Asmus believes the district now offers the best of both worlds.

“The period-block hybrid schedule provides us the opportunity to increase our offerings (20-plus new courses this year), provide students an increase in DMACC and ISU opportunities, students are now able to participate in business collaboration and internship opportunities, we have an increase in cross-curricular learning opportunities, and more and more students are participating in our enterprise courses (foods, embroidery, CubTV, sports management and manufacturing/engraving). Prior to this year, our schedule was limiting students from participating in these unique learning opportunities, because it didn’t fit in their schedule.
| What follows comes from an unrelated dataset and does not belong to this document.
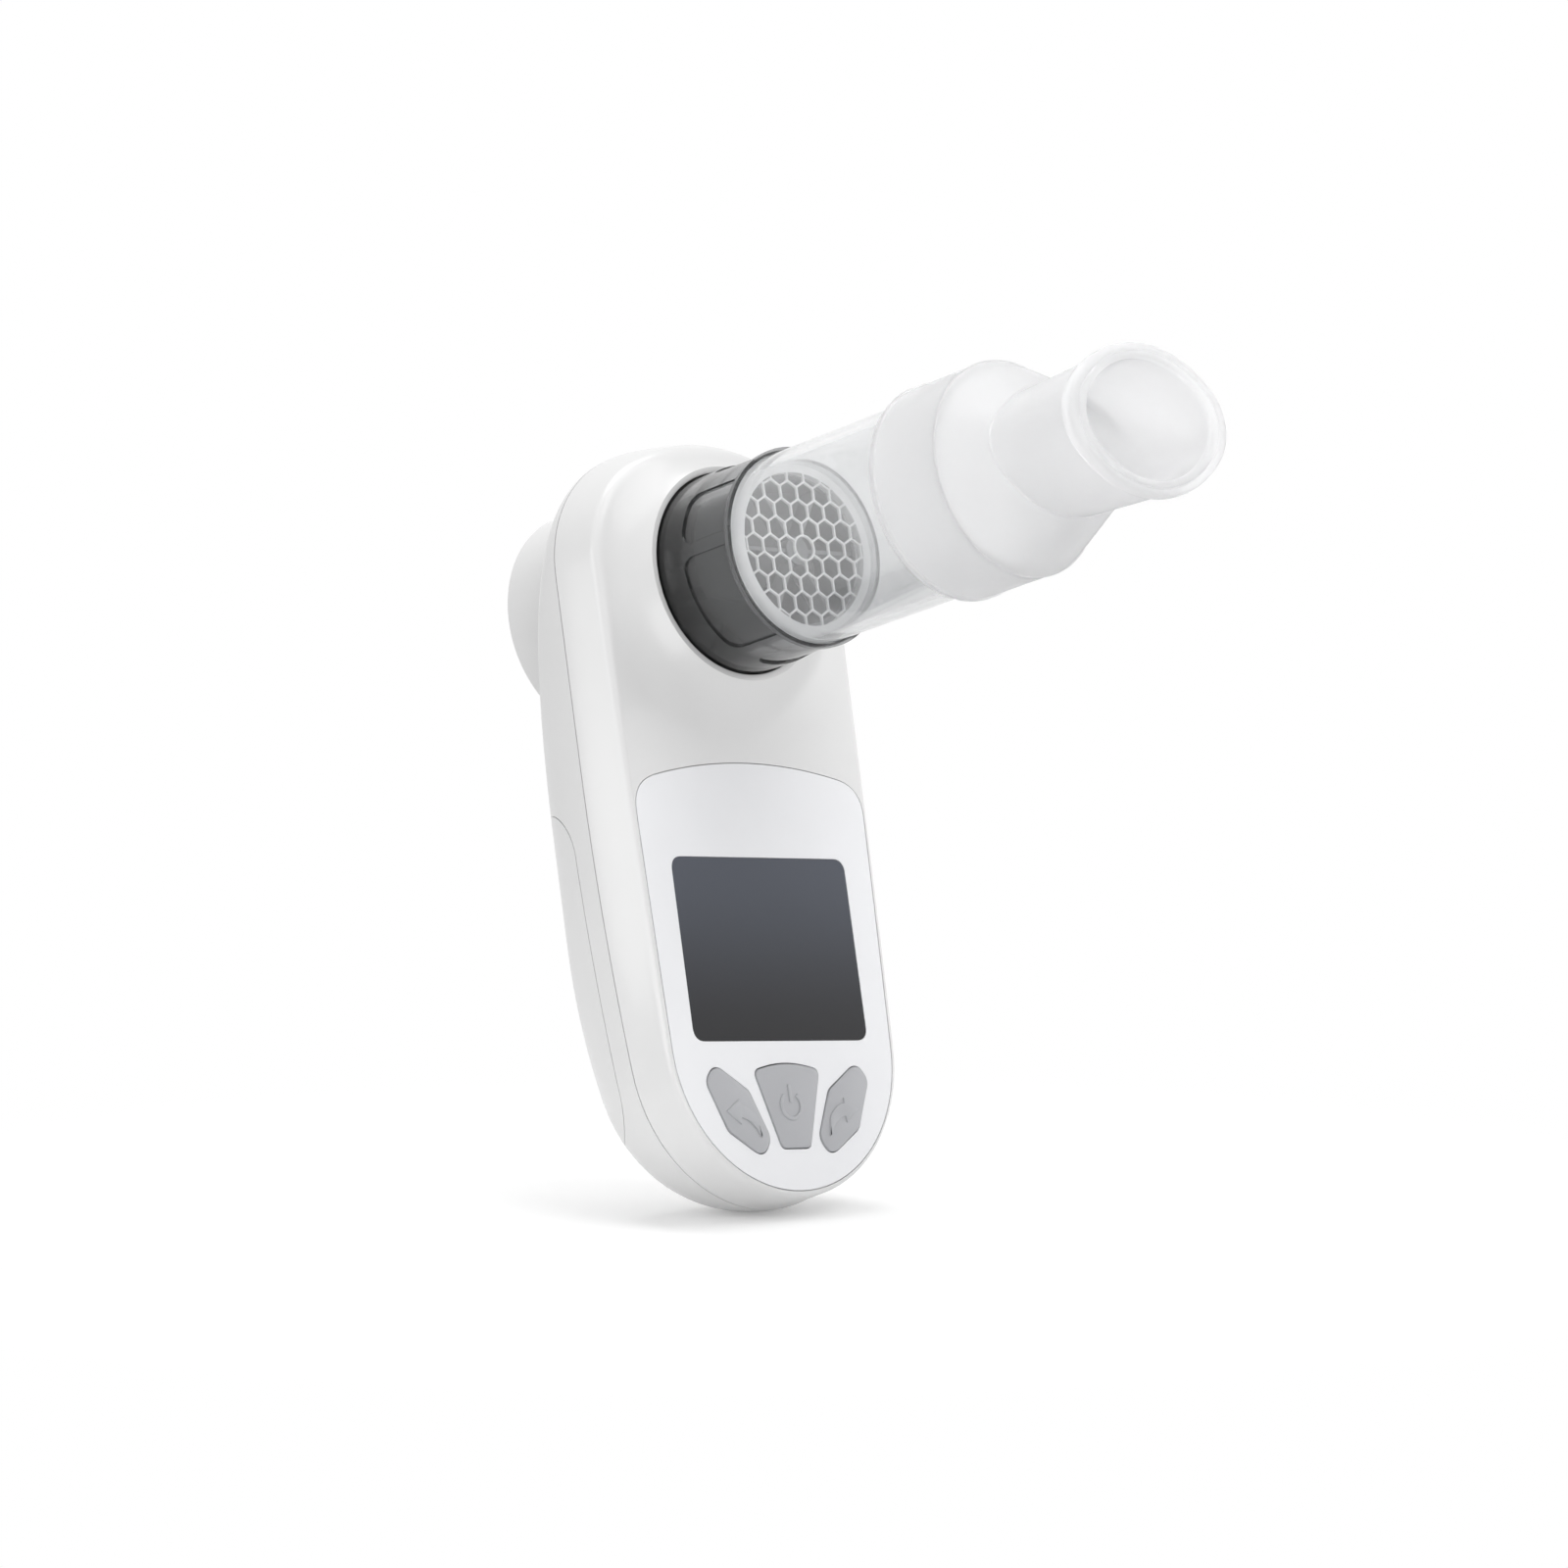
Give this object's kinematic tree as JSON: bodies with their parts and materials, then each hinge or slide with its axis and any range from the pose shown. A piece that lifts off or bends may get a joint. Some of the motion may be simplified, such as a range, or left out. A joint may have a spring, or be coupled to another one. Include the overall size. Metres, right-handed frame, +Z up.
{
  "type": "peak flow meter",
  "caption": "Handheld digital peak flow meter: a standing body with colour display and keys, and a plug-in turbine tube across its top with a mouthpiece.",
  "frame": {"origin": "centre of the rear rim of the exhaust port, on the flow axis", "axes": "+Y along the flow axis towards the exhaust at the rear, so the display and the mouthpiece face -Y; +Z up the body; +X to the right seen from the display"},
  "size_m": [0.0526, 0.1248, 0.12],
  "materials": {
    "case_white": "satin",
    "panel_white": "satin",
    "screen_tint": "gloss",
    "display_glass": "gloss",
    "board_green": "satin",
    "black_package": "matt",
    "socket_grey": "matt",
    "cell_steel": "gloss",
    "contact_steel": "satin",
    "smoked_clear": "gloss, smoked and see-through",
    "tube_clear": "gloss, clear",
    "mouthpiece_white": "satin, frosted",
    "insert_grey": "satin",
    "vane_black": "matt",
    "bearing_bronze": "satin",
    "seal_rubber": "matt",
    "key_grey": "satin"
  },
  "bodies": {
    "body_case": {"front_shell": "case_white", "rear_shell": "case_white", "display_panel": "panel_white", "screen_window": "screen_tint", "lcd_module": "display_glass", "main_board": "board_green", "processor_chip": "black_package", "buzzer": "black_package", "tact_switches": "black_package", "turbine_socket": "socket_grey", "sensor_board": "board_green", "light_emitter": "black_package", "light_receiver": "black_package", "battery_left": "cell_steel", "battery_right": "cell_steel", "upper_contacts": "contact_steel", "lower_contacts": "contact_steel", "shell_screws": "contact_steel"},
    "battery_cover": {"battery_door": "case_white"},
    "back_key": {"back_button": "key_grey"},
    "power_key": {"power_button": "key_grey"},
    "forward_key": {"forward_button": "key_grey"},
    "turbine": {"turbine_housing": "smoked_clear", "seal_ring": "seal_rubber", "flow_screen": "insert_grey", "front_swirl_guide": "insert_grey", "rear_swirl_guide": "insert_grey", "front_bearing": "bearing_bronze", "rear_bearing": "bearing_bronze", "clear_tube": "tube_clear"},
    "rotor": {"rotor_vane": "vane_black", "rotor_shaft": "contact_steel"},
    "mouthpiece_body": {"mouthpiece": "mouthpiece_white"}
  },
  "joints": [
    {"name": "battery_cover_slide", "type": "slide", "parent": "body_case", "child": "battery_cover", "axis": [0, 1, 0], "range_m": [0, 0.012]},
    {"name": "turbine_slide", "type": "slide", "parent": "body_case", "child": "turbine", "axis": [0, -1, 0], "range_m": [0, 0.026]},
    {"name": "rotor_spin", "type": "hinge", "parent": "turbine", "child": "rotor", "pos_m": [0, -0.028, 0], "axis": [0, 1, 0], "continuous": true},
    {"name": "mouthpiece_slide", "type": "slide", "parent": "turbine", "child": "mouthpiece_body", "axis": [0, -1, 0], "range_m": [0, 0.016]},
    {"name": "back_press", "type": "slide", "parent": "body_case", "child": "back_key", "axis": [0, 1, 0], "range_m": [0, 0.0004], "stiffness_N_per_m": 1500},
    {"name": "power_press", "type": "slide", "parent": "body_case", "child": "power_key", "axis": [0, 1, 0], "range_m": [0, 0.0004], "stiffness_N_per_m": 1500},
    {"name": "forward_press", "type": "slide", "parent": "body_case", "child": "forward_key", "axis": [0, 1, 0], "range_m": [0, 0.0004], "stiffness_N_per_m": 1500}
  ]
}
With more flexibility within our schedule structure and increase in course offerings, students now have the opportunity to participate in a variety of student interest courses,” he said.

Asmus concludes that like anything in life, change can be difficult. “However, if you truly believe in your reasoning for change and you are seeing positive results, then I think the decision that was made was the right one… I do believe the change (to the hybrid schedule) has been a positive one and look forward to continuing to assess our current structure and schedule and make changes … as long as they align with our district mission and core values.”